DIRECTIONS FOR THIS TASK: Start at the line that has "shutter_spring();" and stop at the line that has "imported = [obj". Print those lines and all lines between them exactly, and nothing more.

INFORMATION PROVIDED:
◆ ◆ ◆ ◆ ◆ ◆ ◆
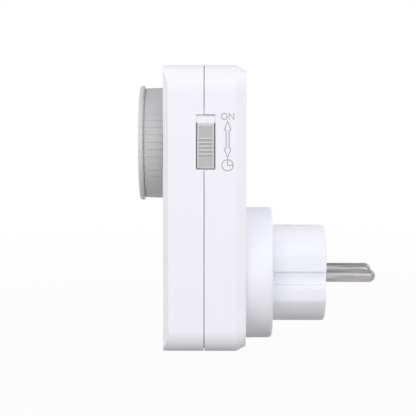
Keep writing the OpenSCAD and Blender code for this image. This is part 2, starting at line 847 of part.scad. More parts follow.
module trip_lever() color("orangered") {
    y0 = lever_front_y;
    y1 = y0 + lever_t;
    pad_z = wedge_z + 0.5;
    top = lever_pivot_z + lever_head;
    half = nose_h / 2;
    difference() {
        union() {
            side_slab(lever_x[0], lever_x[1])
                polygon([[y0, lever_pivot_z - lever_foot], [y1, lever_pivot_z - lever_foot],
                         [y1, nose_z - 0.5], [y1 + drive_out, nose_z - 0.1],
                         [y1 + drive_out, nose_z - 0.1 + drive_h], [y1, nose_z + 0.3 + drive_h], [y1, top],
                         [y0 - cam_edge, top], [y0 - cam_in, top - cam_h], [y0, pad_z]]);
            side_slab(nose_radius - nose_w / 2, nose_radius + nose_w / 2)
                polygon([[y0 + 0.5, nose_z - nose_root_h / 2], [nose_tip_y + nose_len, nose_z - 2 * nose_h],
                         [nose_tip_y + nose_taper, nose_z - half - 0.1], [nose_tip_y, nose_z - half],
                         [nose_tip_y, nose_z + half], [nose_tip_y + nose_taper, nose_z + half + 0.1],
                         [nose_tip_y + nose_len, nose_z + 2 * nose_h], [y0 + 0.5, nose_z + nose_root_h / 2]]);
            translate([lever_x[0], lever_pivot_y, lever_pivot_z]) rotate([0, 90, 0])
                cylinder(r = 2 * lever_pin_r, h = lever_w);
        }
        translate([lever_x[0] - 1, lever_pivot_y, lever_pivot_z]) rotate([0, 90, 0])
            cylinder(r = lever_pin_r + run_gap, h = lever_w + 2);
    }
}

module lever_pin() color("silver") {
    translate([lever_x[0] - lever_pin_over, lever_pivot_y, lever_pivot_z]) rotate([0, 90, 0])
        cylinder(r = lever_pin_r, h = lever_w + 2 * lever_pin_over);
}

// ---------- movement plate ----------

module plate_outline() {
    post_clear = post_r + post_in + plate_side;
    low = dial_rise - plate_low;
    shoulder = housing_rise - post_clear;
    top = inner_top_z - 0.5;
    half = housing_w / 2 - wall - plate_side;
    neck = housing_w / 2 - post_clear;
    step_x = lever_x[1] + ear_w + 0.5;
    step_z = lever_pivot_z - plate_step;
    polygon([[-half, low], [half, low], [half, step_z], [step_x, step_z], [step_x, shoulder],
             [neck, shoulder], [neck, top], [-neck, top], [-neck, shoulder], [-half, shoulder]]);
}

module movement_plate() color("whitesmoke") {
    ear_y1 = lever_pivot_y + lever_pin_r + ear_over;
    difference() {
        union() {
            slab(plate_y, plate_back_y) plate_outline();
            for (x = [lever_x[0] - gap - ear_w, lever_x[1] + gap])
                block([x, plate_back_y - eps, lever_pivot_z - ear_h / 2],
                      [x + ear_w, ear_y1, lever_pivot_z + ear_h / 2]);
            for (s = [-1, 1])
                disc(motor_pad_r, plate_back_y - eps, can_y, [motor_x, motor_z + s * motor_ear]);
        }
        slab(plate_y - 1, plate_back_y + 1)
            translate([lever_x[0] - 0.3, lever_pivot_z - lever_foot - 0.6])
                square([lever_w + 0.6, nose_z - lever_pivot_z + lever_foot + nose_root_h + 0.5]);
        disc(stud_r, plate_y - 1, plate_back_y + 1, [0, dial_rise]);
        disc(idler_stud_r, plate_y - 1, plate_back_y + 1, [idler_x, idler_z]);
        disc(4 * motor_shaft_r, plate_y - 1, plate_back_y + 1, [motor_x, motor_z]);
        for (s = [-1, 1])
            disc(small_r + small_fit, plate_y - 1, can_y + 1, [motor_x, motor_z + s * motor_ear]);
        for (p = plate_posts) disc(small_r + 0.3, plate_y - 1, plate_back_y + 1, p);
        lever_pin();
    }
}

module plate_screws() color("silver") {
    for (p = plate_posts) {
        disc(small_head_r, plate_back_y, plate_back_y + small_head_h, p);
        disc(small_r, plate_back_y - small_len, plate_back_y + eps, p);
    }
}

// ---------- dial ----------

module dial_stud() color("silver") {
    disc(stud_r, front_y - 7.7, plate_back_y + stud_head_t, [0, dial_rise]);
    disc(stud_r + 1, plate_back_y, plate_back_y + stud_head_t, [0, dial_rise]);
}

module dial_clip() color("dimgray") {
    on_dial() translate([0, 0, clip_z]) difference() {
        cylinder(r = stud_r + clip_out, h = clip_t);
        translate([0, 0, -1]) cylinder(r = stud_r, h = 3);
        translate([0, -stud_r / 2, -1]) cube([9, stud_r, 3]);
    }
}

module dial_drum() color("darkgray") {
    top = dial_out - 0.8;
    on_dial() difference() {
        translate([0, 0, drum_back]) cylinder(r = drum_r, h = top - drum_back);
        translate([0, 0, drum_back - 1]) difference() {
            cylinder(r = drum_r - 2.2, h = top - drum_back - 1.6 + 1);
            cylinder(r = hub_r, h = top);
            for (a = [0:60:300]) rotate(a) translate([0, -spoke_w / 2, 1]) cube([drum_r, spoke_w, top]);
        }
        translate([0, 0, drum_back - 1]) cylinder(r = stud_r + run_gap, h = 2 * top);
        translate([0, 0, clip_z - 0.05]) cylinder(r = cap_r + lip_gap, h = top);
        for (k = [0:segments - 1]) rotate(k * 360 / segments)
            translate([guide_floor_r, -guide_w / 2 - guide_gap, drum_back - 1])
                cube([3, guide_w + 2 * guide_gap, top - drum_back + 2]);
    }
}

module dial_gear() color("gainsboro") {
    on_dial() translate([0, 0, gear_back]) difference() {
        linear_extrude(gear_t) polygon(gear_points(dial_teeth, 0));
        translate([0, 0, -1]) cylinder(r = stud_r + run_gap, h = gear_t + 2);
        for (a = [30:60:330]) rotate(a) translate([(dial_teeth * gear_module / 2 + hub_r) / 2, 0, -1])
            cylinder(r = 1.8, h = gear_t + 2);
    }
}

module dial_face() color("white") {
    on_dial() translate([0, 0, dial_out - 0.8]) difference() {
        cylinder(r = drum_r - 0.6, h = face_t);
        translate([0, 0, -1]) cylinder(r = cap_r + lip_gap, h = 3);
    }
}

module dial_cap() color("lightslategray") {
    on_dial() translate([0, 0, cap_z]) {
        cylinder(r = cap_r, h = dial_out - cap_down - cap_z);
        for (a = [90:120:330]) rotate(a) translate([cap_r - 0.9, 0, clip_z + gap - cap_z])
            cylinder(r = 0.6, h = cap_z - clip_z);
    }
}

// One segment at angle 0: lipped head, outer shell, and the guide that ends in its foot.
module tappet() {
    span = 360 / segments - tappet_gap / dial_r * 180 / PI;
    front = dial_out;
    root_r = dial_r + 0.15;
    rotate(-span / 2) rotate_extrude(angle = span)
        polygon([[shell_in_r, shell_back], [root_r, shell_back], [dial_r - 0.1, front - head_t],
                 [lip_r, front - head_t + lip_slope], [lip_r - lip_taper, front - lip_edge],
                 [lip_r - lip_taper - lip_edge, front], [shell_in_r, front]]);
    translate([guide_in_r, -guide_w / 2, foot_back])
        cube([shell_in_r - guide_in_r + 0.3, guide_w, front - 1.4 - foot_back]);
    translate([guide_in_r, -guide_w / 2, foot_back])
        cube([dial_r - 0.5 - guide_in_r, guide_w, shell_back - foot_back + 0.2]);
}

module tappet_at(k) color("silver") {
    on_dial() rotate(k * 360 / segments) tappet();
}

module tappet_set() {
    for (k = [0:segments - 1]) if (k > 5 && k < segments - 6) tappet_at(k);
}

// ---------- gear train and motor ----------

module idler_stud() color("silver") {
    disc(idler_stud_r, front_y - drum_back + gap, plate_back_y + stud_head_t, [idler_x, idler_z]);
    disc(idler_stud_r + 0.4, plate_back_y, plate_back_y + stud_head_t, [idler_x, idler_z]);
}

module gear_body(teeth, phase, z0, z1, at) {
    translate([at[0], front_y, at[1]]) rotate([90, 0, 0])
        translate([0, 0, z0]) linear_extrude(z1 - z0) polygon(gear_points(teeth, phase));
}

module idler_gear() color("white") {
    at = [idler_x, idler_z];
    difference() {
        union() {
            gear_body(pinion_teeth, idler_phase, wheel_front, drum_back - gap, at);
            gear_body(wheel_teeth, idler_phase, wheel_front - wheel_t, wheel_front + eps, at);
        }
        disc(idler_stud_r + run_gap, front_y, plate_y, at);
    }
}

module motor_pinion() color("gold") {
    at = [motor_x, motor_z];
    gear_body(pinion_teeth, motor_phase, wheel_front - wheel_t - 0.3, wheel_front + 0.3, at);
    disc(motor_shaft_r, front_y + 6, can_y + 1.5, at);
}

module motor_front() color("silver") {
    back = can_y + motor_front_t;
    difference() {
        union() {
            disc(can_r, can_y, back, [motor_x, motor_z]);
            for (s = [-1, 1]) {
                disc(motor_ear_r, can_y, back, [motor_x, motor_z + s * motor_ear]);
                block([motor_x - motor_ear_r, can_y, motor_z + min(s * (can_r - 2), s * motor_ear)],
                      [motor_x + motor_ear_r, back, motor_z + max(s * (can_r - 2), s * motor_ear)]);
            }
        }
        disc(motor_shaft_r + run_gap, can_y - 1, can_y + 2, [motor_x, motor_z]);
        for (s = [-1, 1])
            disc(small_r + gap, can_y - 1, can_y + 2, [motor_x, motor_z + s * motor_ear]);
    }
}

module motor_can() color("silver") {
    difference() {
        disc(can_r, can_y + motor_front_t, can_y + can_len, [motor_x, motor_z]);
        disc(motor_shaft_r + run_gap, can_y, can_y + 1.7, [motor_x, motor_z]);
    }
}

module motor_screws() color("silver") {
    seat = can_y + motor_front_t;
    for (s = [-1, 1]) {
        disc(small_head_r, seat, seat + small_head_h, [motor_x, motor_z + s * motor_ear]);
        disc(small_r, plate_y + gap, seat + eps, [motor_x, motor_z + s * motor_ear]);
    }
}

front_cover();
rear_cover();
plug_body();
housing_screws();
live_pin();
neutral_pin();
socket_insert();
shutter();
shutter_spring();
contact_carrier();
live_socket_contact();
neutral_socket_contact();
earth_strap();
live_bar();
neutral_bar();
load_bar();
fixed_contact();
contact_arm();
trip_lever();
lever_pin();
switch_knob();
switch_carriage();
movement_plate();
plate_screws();
dial_stud();
dial_drum();
dial_gear();
dial_face();
dial_cap();
dial_clip();
idler_stud();
idler_gear();
motor_front();
motor_can();
motor_screws();
motor_pinion();
tappet_set();
for (k = [1:12]) tappet_at(k - 7);
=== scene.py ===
"""Dressed model of a plug-in timer switch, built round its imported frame.

Metres throughout. +Z is up, the dial faces -Y, the plug's pins point to +Y and
the slide switch is on the +X side. The origin is the centre of the plug's end face.
"""

import json
import logging
import math
from collections.abc import Callable, Sequence
from dataclasses import dataclass
from enum import Enum

import bmesh
import bpy
from mathutils import Matrix, Vector


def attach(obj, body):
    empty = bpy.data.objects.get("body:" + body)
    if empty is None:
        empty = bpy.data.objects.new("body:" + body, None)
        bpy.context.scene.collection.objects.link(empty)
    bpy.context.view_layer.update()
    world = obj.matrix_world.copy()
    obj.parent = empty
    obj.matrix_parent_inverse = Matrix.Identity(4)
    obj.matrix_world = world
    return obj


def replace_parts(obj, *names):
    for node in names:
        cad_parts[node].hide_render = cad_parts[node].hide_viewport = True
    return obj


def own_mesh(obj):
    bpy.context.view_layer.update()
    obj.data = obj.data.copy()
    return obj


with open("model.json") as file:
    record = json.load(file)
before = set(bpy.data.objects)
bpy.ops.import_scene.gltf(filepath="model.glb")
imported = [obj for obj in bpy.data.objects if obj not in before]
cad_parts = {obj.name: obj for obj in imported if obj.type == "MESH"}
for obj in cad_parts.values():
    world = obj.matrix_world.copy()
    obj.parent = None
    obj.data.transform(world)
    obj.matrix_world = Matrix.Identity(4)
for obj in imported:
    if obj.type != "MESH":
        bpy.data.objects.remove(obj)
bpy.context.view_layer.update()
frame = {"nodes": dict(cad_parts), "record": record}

log = logging.getLogger("timer_switch")

MM = 0.001

# Distances in metres within which points are one, on a line, or at a place.
SAME_POINT = 1e-7
ON_LINE = 1e-6
AT_PLACE = 1e-5

# An edge is a crease from the first angle on; faces are one flat up to the second.
CREASE = math.radians(32)
FLAT = math.radians(0.5)

# Where most of a noise's values lie, and how finishes use them.
NOISE_SPAN = (0.3, 0.7)
SMUDGE = 2.5 * MM
GLOSS_SPREAD = (-0.04, 0.05)

# Facets of a widely rounded edge, and the least share of width at a line's corner.
ROLL_FACETS = 6
LEAST_MITRE = 0.45

# How far ink reaches into its surface in millimetres, and a figure's share of its type size.
INK_ROOT = 0.03
FIGURE_SHARE = 0.7

Point = tuple[float, float]
Color = tuple[float, float, float]
Node = bpy.types.ShaderNode
Socket = bpy.types.NodeSocket
Placing = Callable[[float, float, float], Vector]


class Lay(Enum):
    """Direction of the fine marks that making leaves on a surface."""

    EVEN = (1.0, 1.0, 1.0)
    ALONG_Y = (1.0, 0.04, 1.0)
    ALONG_Z = (1.0, 1.0, 0.04)
    ACROSS_Y = (0.06, 1.0, 0.06)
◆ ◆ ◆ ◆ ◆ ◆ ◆
PROBLEM SOLUTION:
shutter_spring();
contact_carrier();
live_socket_contact();
neutral_socket_contact();
earth_strap();
live_bar();
neutral_bar();
load_bar();
fixed_contact();
contact_arm();
trip_lever();
lever_pin();
switch_knob();
switch_carriage();
movement_plate();
plate_screws();
dial_stud();
dial_drum();
dial_gear();
dial_face();
dial_cap();
dial_clip();
idler_stud();
idler_gear();
motor_front();
motor_can();
motor_screws();
motor_pinion();
tappet_set();
for (k = [1:12]) tappet_at(k - 7);
=== scene.py ===
"""Dressed model of a plug-in timer switch, built round its imported frame.

Metres throughout. +Z is up, the dial faces -Y, the plug's pins point to +Y and
the slide switch is on the +X side. The origin is the centre of the plug's end face.
"""

import json
import logging
import math
from collections.abc import Callable, Sequence
from dataclasses import dataclass
from enum import Enum

import bmesh
import bpy
from mathutils import Matrix, Vector


def attach(obj, body):
    empty = bpy.data.objects.get("body:" + body)
    if empty is None:
        empty = bpy.data.objects.new("body:" + body, None)
        bpy.context.scene.collection.objects.link(empty)
    bpy.context.view_layer.update()
    world = obj.matrix_world.copy()
    obj.parent = empty
    obj.matrix_parent_inverse = Matrix.Identity(4)
    obj.matrix_world = world
    return obj


def replace_parts(obj, *names):
    for node in names:
        cad_parts[node].hide_render = cad_parts[node].hide_viewport = True
    return obj


def own_mesh(obj):
    bpy.context.view_layer.update()
    obj.data = obj.data.copy()
    return obj


with open("model.json") as file:
    record = json.load(file)
before = set(bpy.data.objects)
bpy.ops.import_scene.gltf(filepath="model.glb")
imported = [obj for obj in bpy.data.objects if obj not in before]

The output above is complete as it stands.